Chronic lymphocytic leukemia, or C.L.L., is a common blood cancer. It is typically indolent, initially, but then it can accelerate, causing debility and death as it clogs the liver, spleen, and bone marrow, choking off the normal production of blood cells. The classic approach to treating C.L.L. is to poison malignant cells with chemotherapy, a treatment with modest benefit, whose effects usually wane over the course of a year or so. In the past decade, scientists have been exploring how cells communicate with one another, receiving signals from outside, and transmitting them, through a cascade of molecules, into their interiors. Targeting these molecules can make a treatment more specific and less toxic. In December, in the New England Journal of Medicine, a group of oncologists reported the success of such a strategy with C.L.L. They demonstrated that a drug called ibrutinib, which interferes with the signaling molecule, BTK, produced impressive remissions in patients with C.L.L. The effects also tended to last beyond the end of the clinical trial, with rare relapses. A challenge with many cancers is that they have redundant systems of communication; when one pathway is severed, another can still pass along the messages that allow the cancer to grow and divide. Sometimes, though, as in the case of ibrutinib, disconnecting a single network leads to dramatic improvement.
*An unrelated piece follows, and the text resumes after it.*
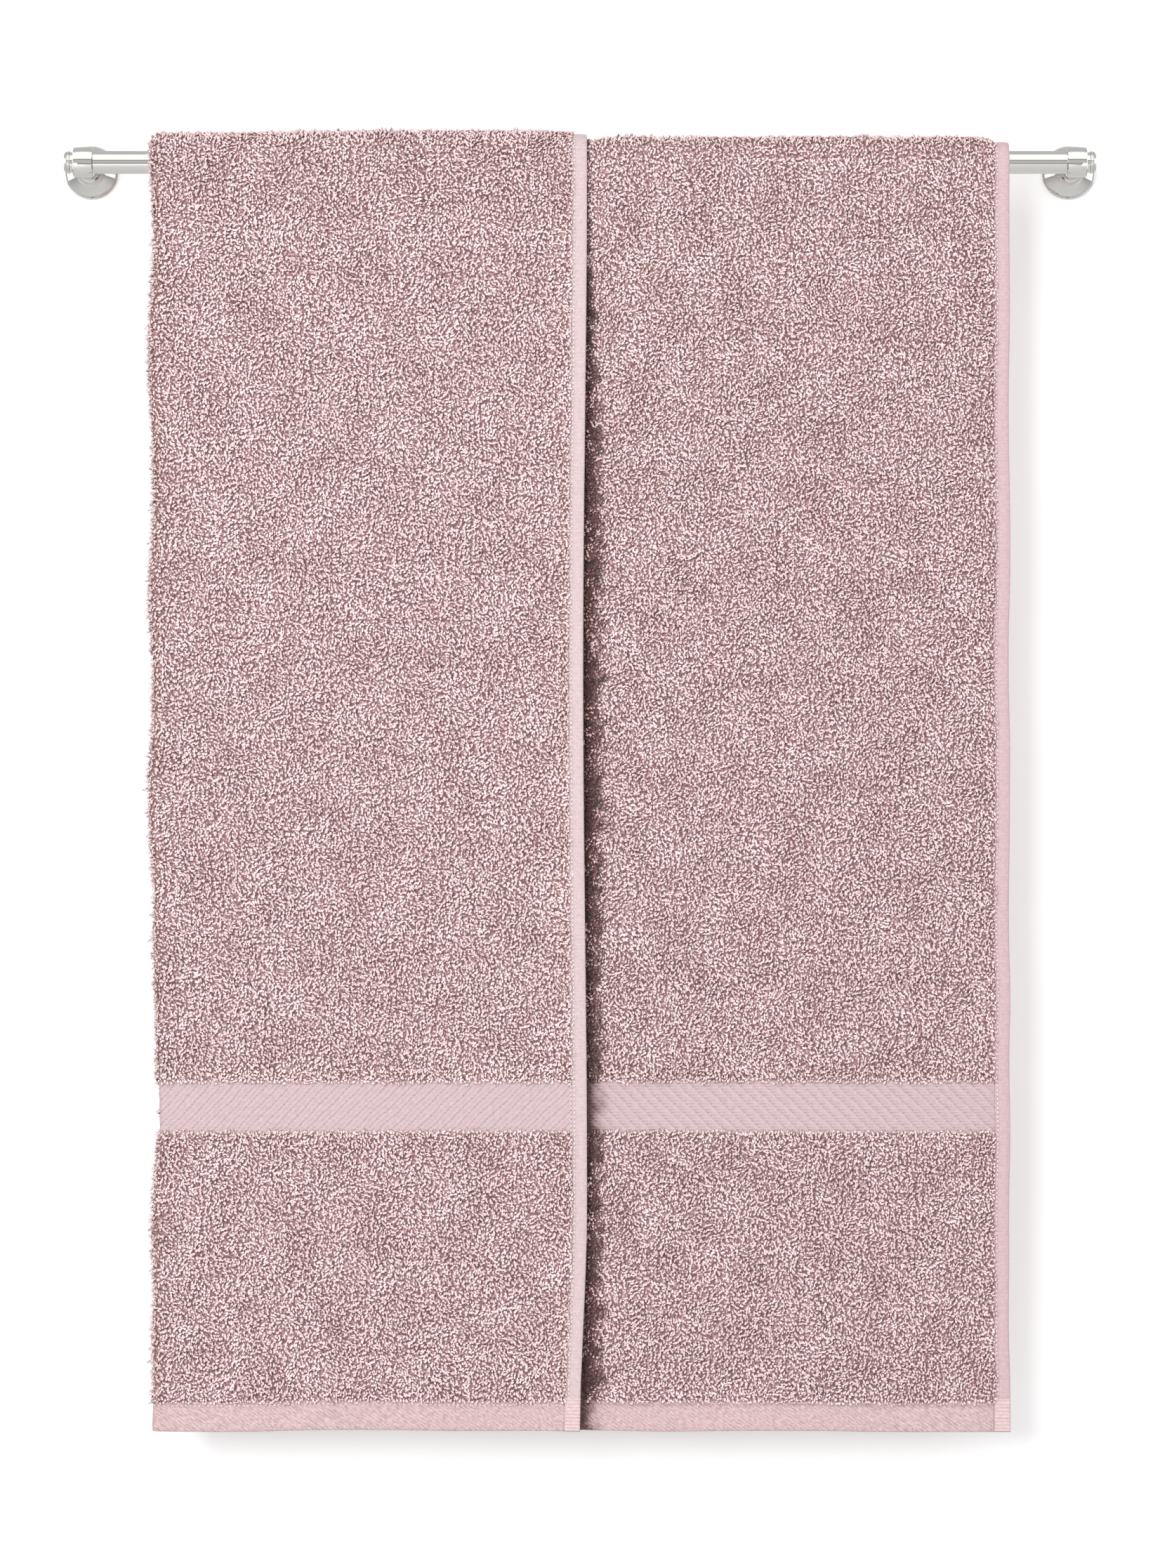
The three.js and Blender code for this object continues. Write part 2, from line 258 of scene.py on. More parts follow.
def combed_cotton_pile(add):
    """Looped cotton yarn: matt, with a soft sheen, and painted light: a pale painted highlight on the crowns,
    mauve-brown painted shade at the roots and near-black painted shadow beside the flap's edge.
    """
    tones = colours()
    shade = add("Attribute", output="Fac", attribute_name="pile_shade")
    place = add("TexCoord", output="Object")
    # Bundles of yarn take the dye a little unevenly, in patches of 20 to 60 mm.
    patches = add("TexNoise", place, 26.0, 3.0, 0.6)
    drift = add("MapRange", patches, 0.3, 0.7, -0.09, 0.09)
    level = add("Math", shade, drift, operation="ADD")
    # The ramp runs from the painted shadow beside the flap's edge, through painted shade at the roots and on
    # the loops' sides, to a painted highlight on the crowns.
    tint = tones.pile_painted_shadow
    for start, end, tone in ((-0.7, 0.0, tones.pile_root_shade), (0.0, 0.5, tones.pile_body),
                             (0.5, 1.0, tones.pile_crown_lit)):
        share = add("MapRange", level, start, end)
        tint = add("Mix", share, tint, tone, data_type="RGBA")
    return add("BsdfPrincipled", named={**COTTON, "Base Color": tint, "Sheen Weight": 0.25,
                                        "Sheen Roughness": 0.6})


def woven_cotton(add, tone, thread, twill=None, ribbed=False):
    """Flat-woven cotton: matt, with fine threads both ways, and painted shade in the grooves between ribs and
    rows, in seams and beside the flap's edge.

    The threads are about 0.5 mm apart on such a cloth; they are drawn at the thread size given, so that they
    show. A twill also has slanting lines, the given distance apart, and a ribbed cloth has the border's ribs.
    """
    lay = add("UVMap", uv_map="lay")
    # This attribute holds painted shade in grooves and seam dips, and painted shadow beside the flap's edge.
    dark = add("Attribute", output="Fac", attribute_name="crease")
    # A wave texture has 20 / (2 pi) bands to the unit, so this makes one band for each length.
    bands = 2 * pi / 20 / MM
    warp = add("TexWave", lay, bands / thread, 1.2, 1.0, 0.6, output="Fac", bands_direction="X")
    weft = add("TexWave", lay, bands / thread * 0.8, 1.2, 1.0, 0.6, output="Fac", bands_direction="Y")
    weave = add("Math", warp, weft, operation="MULTIPLY")
    slubs = add("TexNoise", lay, 420.0, 3.0, 0.7)
    marks = [add("MapRange", weave, 0.0, 0.5, 0.09, 0.0),
             add("MapRange", slubs, 0.3, 0.7, 0.2, 0.0)]
    if twill:
        slanted = add("Mapping", add("TexCoord", output="Object"), named={"Rotation": (0, radians(-35), 0)})
        lines = add("TexWave", slanted, bands / twill, 0.8, 1.0, output="Fac", bands_direction="Z")
        drawn = add("Mapping", slanted, named={"Scale": (1, 1, 3.2)})
        streaks = add("TexNoise", drawn, 430.0, 2.0)
        marks += [add("MapRange", lines, 0.0, 0.6, 0.12, 0.0),
                  add("MapRange", streaks, 0.35, 0.65, 0.24, -0.06)]
    if ribbed:
        marks.append(rib_pattern(add, lay))
    for mark in marks:
        dark = add("Math", dark, mark, operation="ADD")
    tint = add("Mix", dark, getattr(colours(), tone), colours().weave_gaps_and_shade, data_type="RGBA")
    bump = add("Bump", named={"Height": weave, "Strength": 0.35, "Distance": 0.0003})
    return add("BsdfPrincipled", named={"Base Color": tint, "Normal": bump, "Roughness": 0.85, "IOR": 1.5,
                                        "Specular IOR Level": 0.2, "Sheen Weight": 0.2,
                                        "Sheen Roughness": 0.5})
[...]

Dramatic improvement in the treatment of any cancer is a good thing in my book!
A new, painless, more accurate, faster, and significantly less expensive blood testing method has been developed by the company, Theranos. Gone are the big needles and vials, replaced instead by a proprietary software and hardware technology that uses a mere drop of blood from the end of your finger! The blood sample is wicked into a special nanotainer, which holds the equivalent amount of a raindrop. It's then shipped to a special CLIA-certified laboratory, where hundreds of different tests can now be performed from that one drop of blood, from standard cholesterol checks to sophisticated genetic analyses. Blood results are then sent back to the requesting physician in a matter of hours. When further testing is needed, it can be done immediately, again with the same tiny blood sample. This new testing, which can be collected at a local participating pharmacy as well as a doctor's office, comes at a mere fraction of the cost of traditional blood testing methods. In some cases, these new tests will cost as little as 10 percent of the traditional Medicare reimbursement. That IS good news!